▶ WHAT YOU HAVE TO DO: Read the data and repeat all of it exactly.

▶ AVAILABLE DATA:
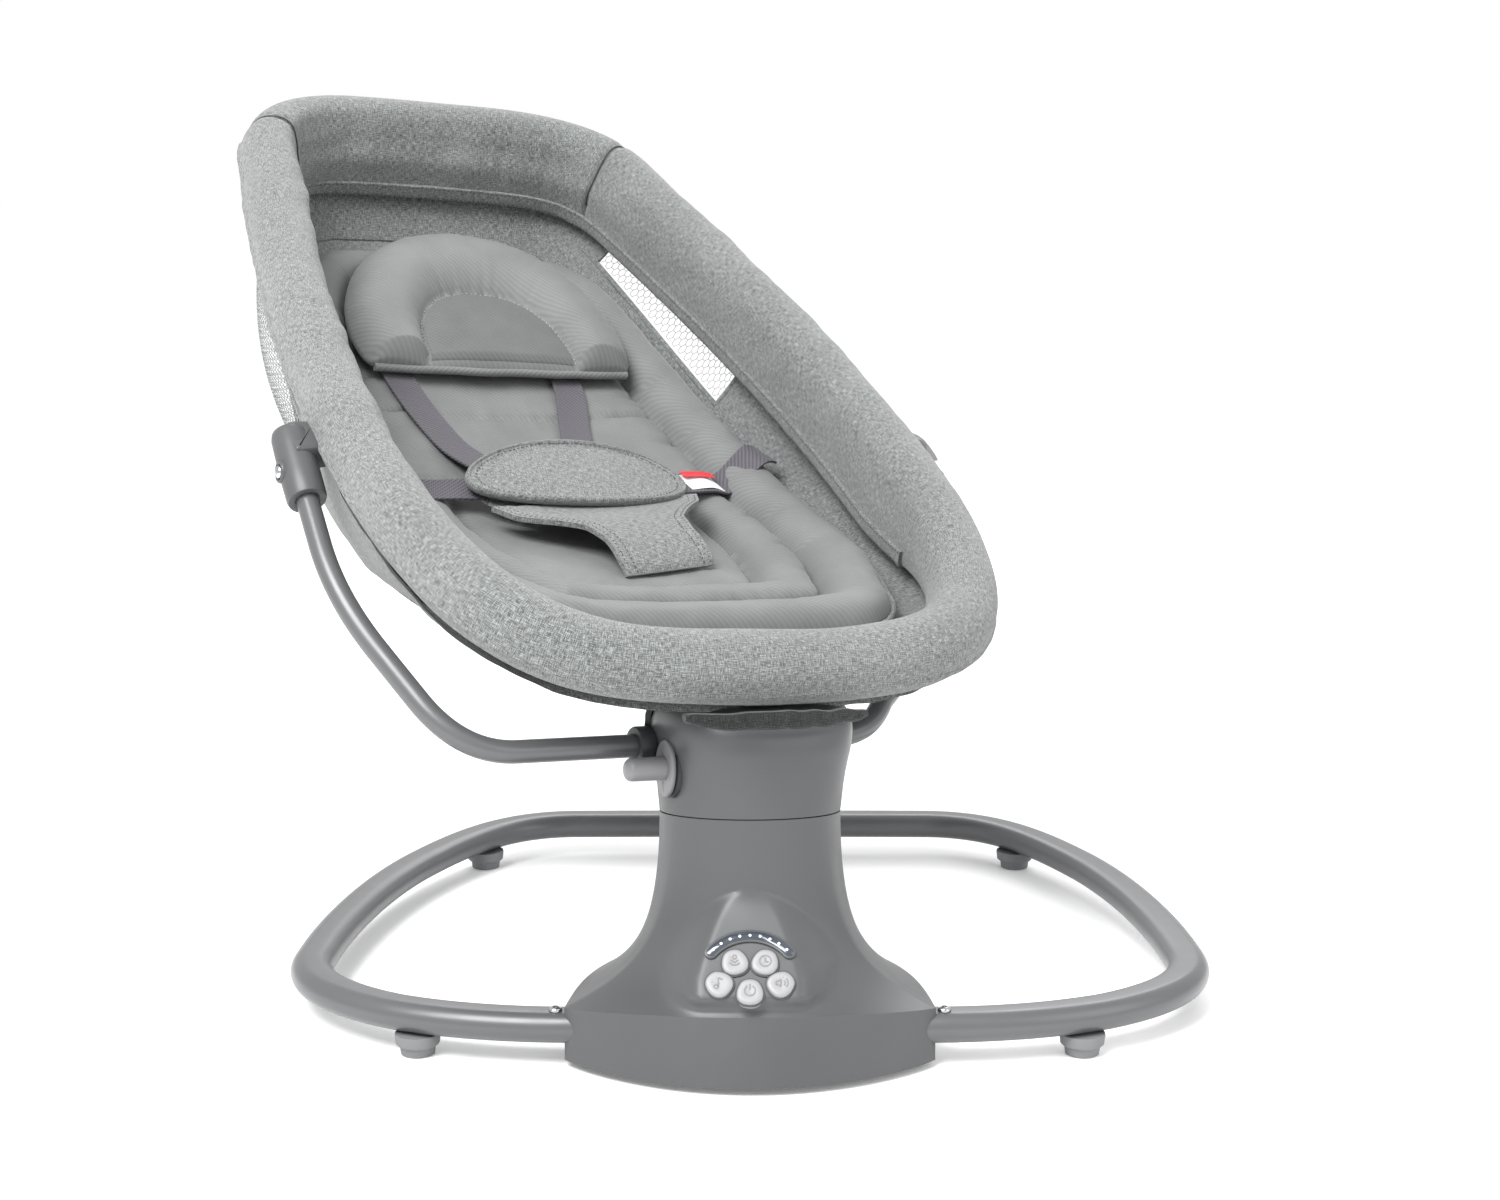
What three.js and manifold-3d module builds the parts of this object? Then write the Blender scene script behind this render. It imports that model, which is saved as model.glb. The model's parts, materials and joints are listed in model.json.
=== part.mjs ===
// A powered baby swing: a seat on a bent-tube yoke, turned by a head on a backward-leaning column.
// Millimetres, +Z up, X across the base, +Y to the back. The floor is Z = 0.
import * as THREE from "three";
import { LoftGeometry } from "three/addons/geometries/LoftGeometry.js";
import { mergeVertices } from "three/addons/utils/BufferGeometryUtils.js";
import Module from "manifold-3d";

const wasm = await Module();
wasm.setup();

// ---------------------------------------------------------------- driving dimensions
const GAP = 0.4; // between neighbouring pieces
const DEG = Math.PI / 180;

// swing axis and pose
const RING_Z = 150; // where the column ends and the turning head begins
const AXIS_LEAN = 8 * DEG; // the swing axis leans backwards
const SWING_REST = 30 * DEG; // the seat stands at one side of its swing
const SEAT_PITCH = 28 * DEG; // the rim plane rises towards the head end
const RIM_Z = 266; // rim plane above the column's foot point

// base
const COLUMN_R = 58;
const SHELL = 3; // wall of the plastic housings
const HOUSING_BASE_Z = 5;
const CORNER = { x: 118, y: -72, z: 37 }; // front corners of the housing's foot
const CREASE = { y: -108, z: 46 }; // where the flare meets the foot's front face
const FOOT_FRONT_Y = -124;
const HOUSING_REAR_Y = 92;
const LOOP_Z = 25; // centre height of the floor tube
const LOOP_TUBE = { wide: 29, high: 20, wall: 1.5 };
const LOOP_REAR_Y = 430;
const FOOT_SPOTS = { front: { x: 215, y: -47 }, rear: { x: 218, y: 385 } };
const SOCKET_END_X = 84; // the floor tubes end inside the housing
const SCREW = { x: 124, y: -65 };

// control panel: a plane that faces up and forwards
const PANEL = { y: -92, z: 77, tilt: 42.7 * DEG };
const BUTTON = { wide: 16.5, high: 18, proud: 2.2, depth: 7, travel: 1.2 };
const BUTTON_SPOTS = {
  button_swing: [-9.6, -0.8, 0.25],
  button_timer: [9.6, -0.8, -0.25],
  button_music: [-19.6, -15.6, 0.9],
  button_volume: [19.6, -15.6, -0.9],
  button_power: [0, -20.8, 0],
};
const LED_ARC = { centreUp: -15, inner: 29, outer: 35, half: 50 * DEG };

// head and recline
const PIVOT_LOCAL = { y: 20, z: 44 }; // recline axis in the head's own leaning frame
const HEAD_TOP = 71.5;
const BARREL_R = 11;
const BARREL_HALF = 75;
const LEVER = { y: -3, z: 31, plateHigh: 39, plateWide: 27, pegR: 7.5, pegLong: 31 };
const LEVER_TRAVEL = 6;

// yoke arms, in the plane through the recline axis that holds both hubs
const ARM = { r: 7.6, wall: 1.5, side: 249, hub: 254, end: 246, rise: 42.9 * DEG };

// seat
const RIM = { foot: -31, head: 684, half: 212 };
const RIM_TUBE = { r: 8, wall: 1.5 };
const WALL = 3; // sewn tub wall
const CORNER_SEAM_Y = 640;
const PAD = { thick: 25, half: 166, foot: 38, head: 636 };
const BAND = { thick: 2, wide: 25 };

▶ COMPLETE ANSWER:
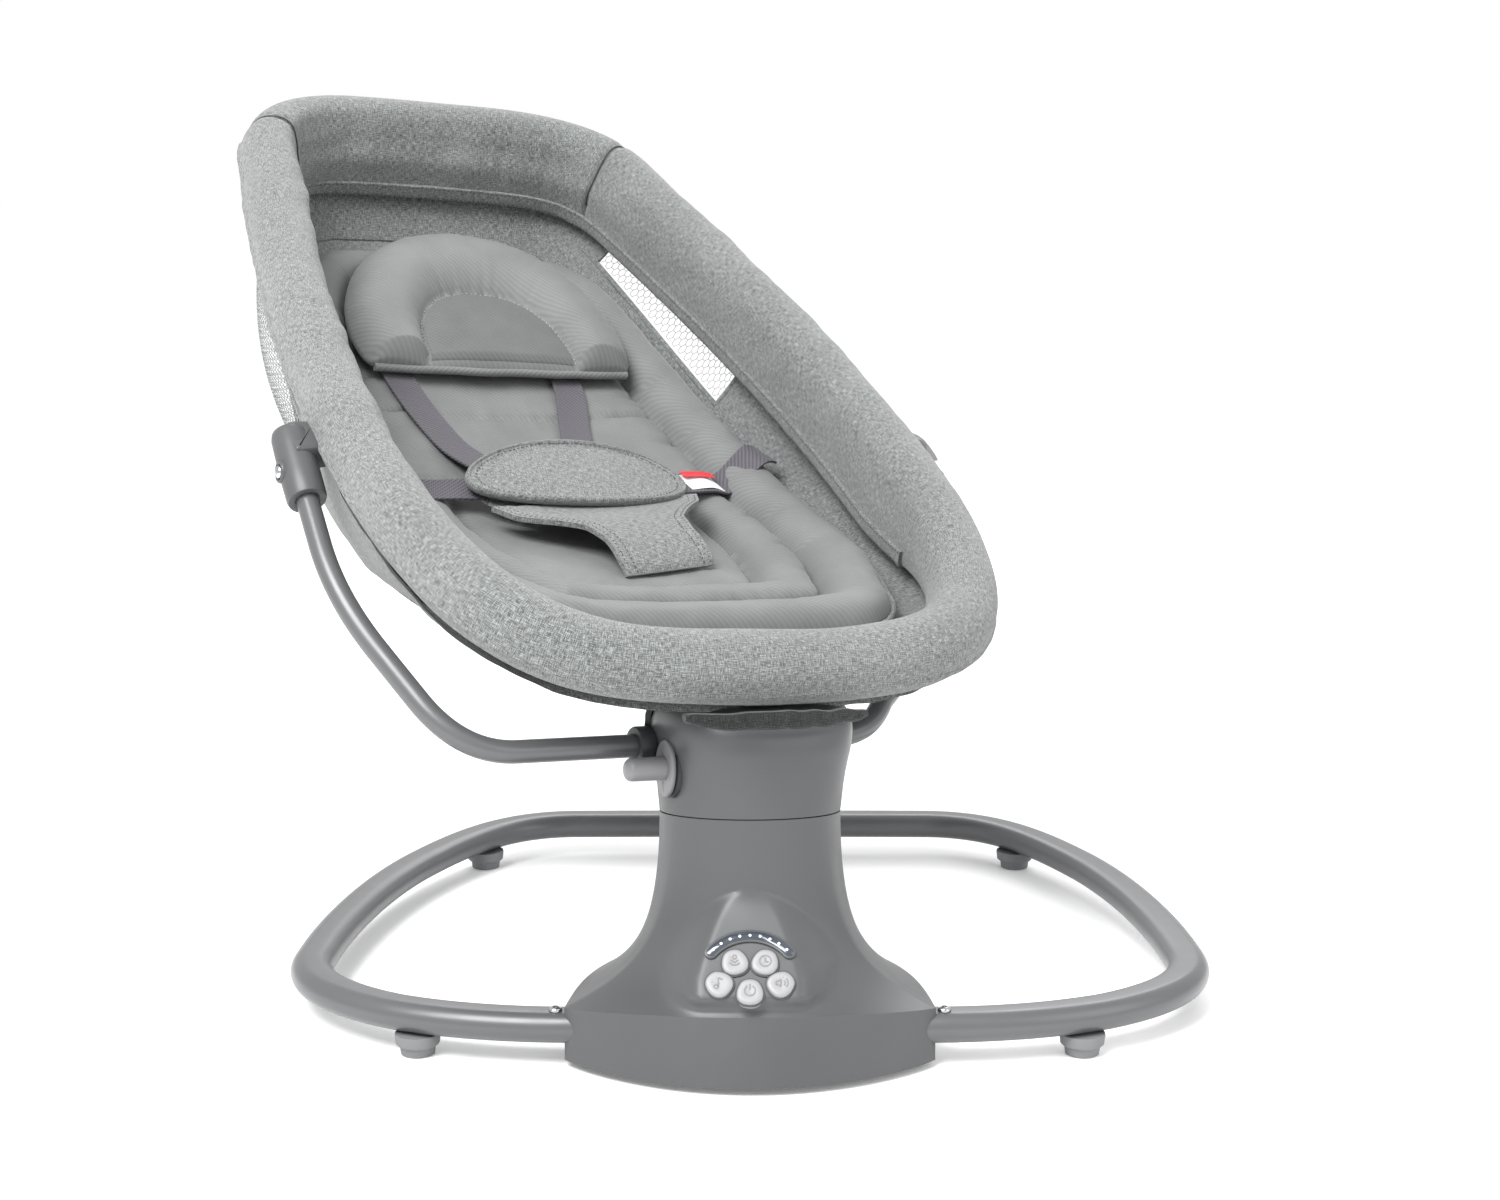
What three.js and manifold-3d module builds the parts of this object? Then write the Blender scene script behind this render. It imports that model, which is saved as model.glb. The model's parts, materials and joints are listed in model.json.
=== part.mjs ===
// A powered baby swing: a seat on a bent-tube yoke, turned by a head on a backward-leaning column.
// Millimetres, +Z up, X across the base, +Y to the back. The floor is Z = 0.
import * as THREE from "three";
import { LoftGeometry } from "three/addons/geometries/LoftGeometry.js";
import { mergeVertices } from "three/addons/utils/BufferGeometryUtils.js";
import Module from "manifold-3d";

const wasm = await Module();
wasm.setup();

// ---------------------------------------------------------------- driving dimensions
const GAP = 0.4; // between neighbouring pieces
const DEG = Math.PI / 180;

// swing axis and pose
const RING_Z = 150; // where the column ends and the turning head begins
const AXIS_LEAN = 8 * DEG; // the swing axis leans backwards
const SWING_REST = 30 * DEG; // the seat stands at one side of its swing
const SEAT_PITCH = 28 * DEG; // the rim plane rises towards the head end
const RIM_Z = 266; // rim plane above the column's foot point

// base
const COLUMN_R = 58;
const SHELL = 3; // wall of the plastic housings
const HOUSING_BASE_Z = 5;
const CORNER = { x: 118, y: -72, z: 37 }; // front corners of the housing's foot
const CREASE = { y: -108, z: 46 }; // where the flare meets the foot's front face
const FOOT_FRONT_Y = -124;
const HOUSING_REAR_Y = 92;
const LOOP_Z = 25; // centre height of the floor tube
const LOOP_TUBE = { wide: 29, high: 20, wall: 1.5 };
const LOOP_REAR_Y = 430;
const FOOT_SPOTS = { front: { x: 215, y: -47 }, rear: { x: 218, y: 385 } };
const SOCKET_END_X = 84; // the floor tubes end inside the housing
const SCREW = { x: 124, y: -65 };

// control panel: a plane that faces up and forwards
const PANEL = { y: -92, z: 77, tilt: 42.7 * DEG };
const BUTTON = { wide: 16.5, high: 18, proud: 2.2, depth: 7, travel: 1.2 };
const BUTTON_SPOTS = {
  button_swing: [-9.6, -0.8, 0.25],
  button_timer: [9.6, -0.8, -0.25],
  button_music: [-19.6, -15.6, 0.9],
  button_volume: [19.6, -15.6, -0.9],
  button_power: [0, -20.8, 0],
};
const LED_ARC = { centreUp: -15, inner: 29, outer: 35, half: 50 * DEG };

// head and recline
const PIVOT_LOCAL = { y: 20, z: 44 }; // recline axis in the head's own leaning frame
const HEAD_TOP = 71.5;
const BARREL_R = 11;
const BARREL_HALF = 75;
const LEVER = { y: -3, z: 31, plateHigh: 39, plateWide: 27, pegR: 7.5, pegLong: 31 };
const LEVER_TRAVEL = 6;

// yoke arms, in the plane through the recline axis that holds both hubs
const ARM = { r: 7.6, wall: 1.5, side: 249, hub: 254, end: 246, rise: 42.9 * DEG };

// seat
const RIM = { foot: -31, head: 684, half: 212 };
const RIM_TUBE = { r: 8, wall: 1.5 };
const WALL = 3; // sewn tub wall
const CORNER_SEAM_Y = 640;
const PAD = { thick: 25, half: 166, foot: 38, head: 636 };
const BAND = { thick: 2, wide: 25 };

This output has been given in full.